Seguindo a mesma linha pensando no futuro, as consequências talvez não sejam nocivas, se o jovem não dirigir, acrescenta.

“Em termos gerais, se pensarmos que hoje um condutor de 30/40 anos passou pela formação de condutores preconizada no Código de Trânsito Brasileiro de 1997, ainda que tenhamos evoluído muito nestes pouco mais de 20 anos de formação obrigatória, teremos por mais 20 ou 30 anos de condutores que se formaram nos CFCs quando completaram 18 anos. Então, o idoso dos anos 2040, por exemplo, foi o jovem dos anos 2000 que buscou fortemente os CFCs, interagindo com os adultos de 30/40 anos que optaram hoje, em 2020, em não dirigir veículos automotores”, afirma.

O especialista acredita que no futuro teremos um conflito de gerações mais intenso. “Daqui a 20 anos, em que menos jovens estarão atrás do volante, ou, nesse ínterim, haverá uma mudança na forma de se conduzir, com a popularização de carros autônomos que, mesmo dispensando a condução como conhecemos hoje, ainda necessitará que a pessoa tenha mínimos conhecimentos e prática no trânsito? Penso que ainda é cedo para apostar”, considera.

Um caminho sem volta?

Cadore finaliza ressaltando a importância de compreendermos que estamos em tempos de rápidas mudanças. De acordo com ele, se antes falávamos que uma geração era diferente da anterior, hoje percebemos mudanças na própria geração, ou seja, os jovens não estão presos à nostalgia ou ao passado, mas sim, aptos a enfrentar as mudanças sociais e delas tirar proveito.

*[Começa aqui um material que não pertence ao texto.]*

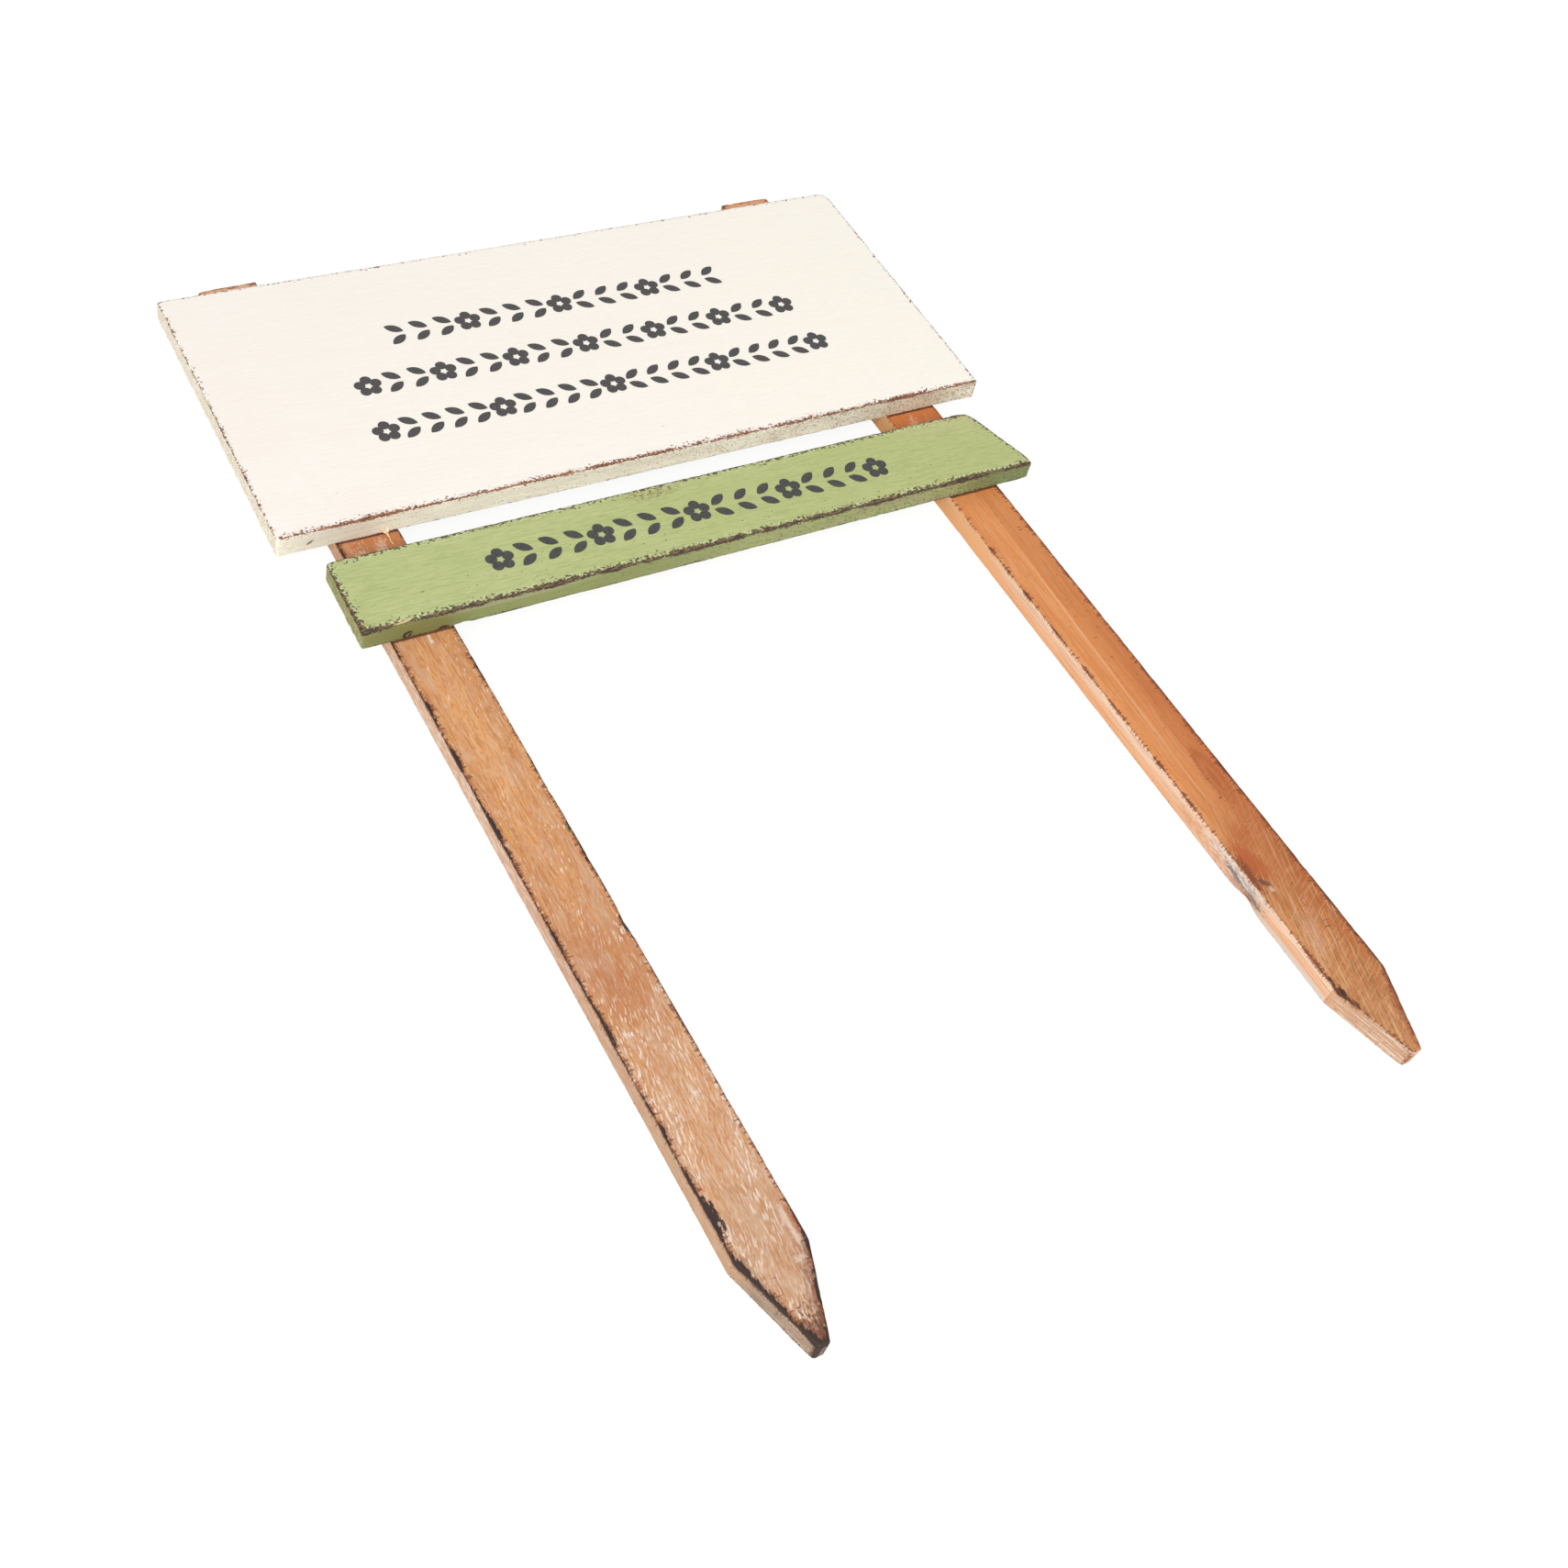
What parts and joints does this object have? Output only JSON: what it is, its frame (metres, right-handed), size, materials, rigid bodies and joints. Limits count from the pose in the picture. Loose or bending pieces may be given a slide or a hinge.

“Acho temerário cravarmos o fim das autoescolas ou que o desinteresse por dirigir seja indicativo de um caminho sem volta. O que leva a esse receio é compararmos os jovens e a própria sociedade com as de 10, 20 anos atrás. Isso, além de não caber mais, atrasa a evolução do sistema de formação – vide as críticas que levaram ao fim do simulador e as atuais, acerca das aulas remotas. São outros tempos, realmente, mas ainda assim o automóvel está aí e não será abandonado tão cedo, ainda que outros modais ganhem força, o que, sem dúvidas, é bom para a segurança e o meio ambiente”, acredita.

Neste cenário, a formação de condutores é vista pelo especialista como necessária ainda por vários anos, porém, não da mesma forma e intensidade que era no começo do século, enfatiza. “Aí cabe, justamente, uma readequação e atualização do sistema para abarcar a demanda de uma forma diferente e estimular nos jovens o desejo de estar habilitado, ainda que não utilize seu próprio veículo todos os dias. É um momento de deixarmos preconceitos de lado e olhar técnica e eticamente para a formação de condutores e ouvir dos jovens suas motivações, entendendo essa mudança de perfil e de necessidades, e ao invés de combater, tomar para si a responsabilidade de evoluir a prática do ensino para o trânsito”, analisa e finaliza.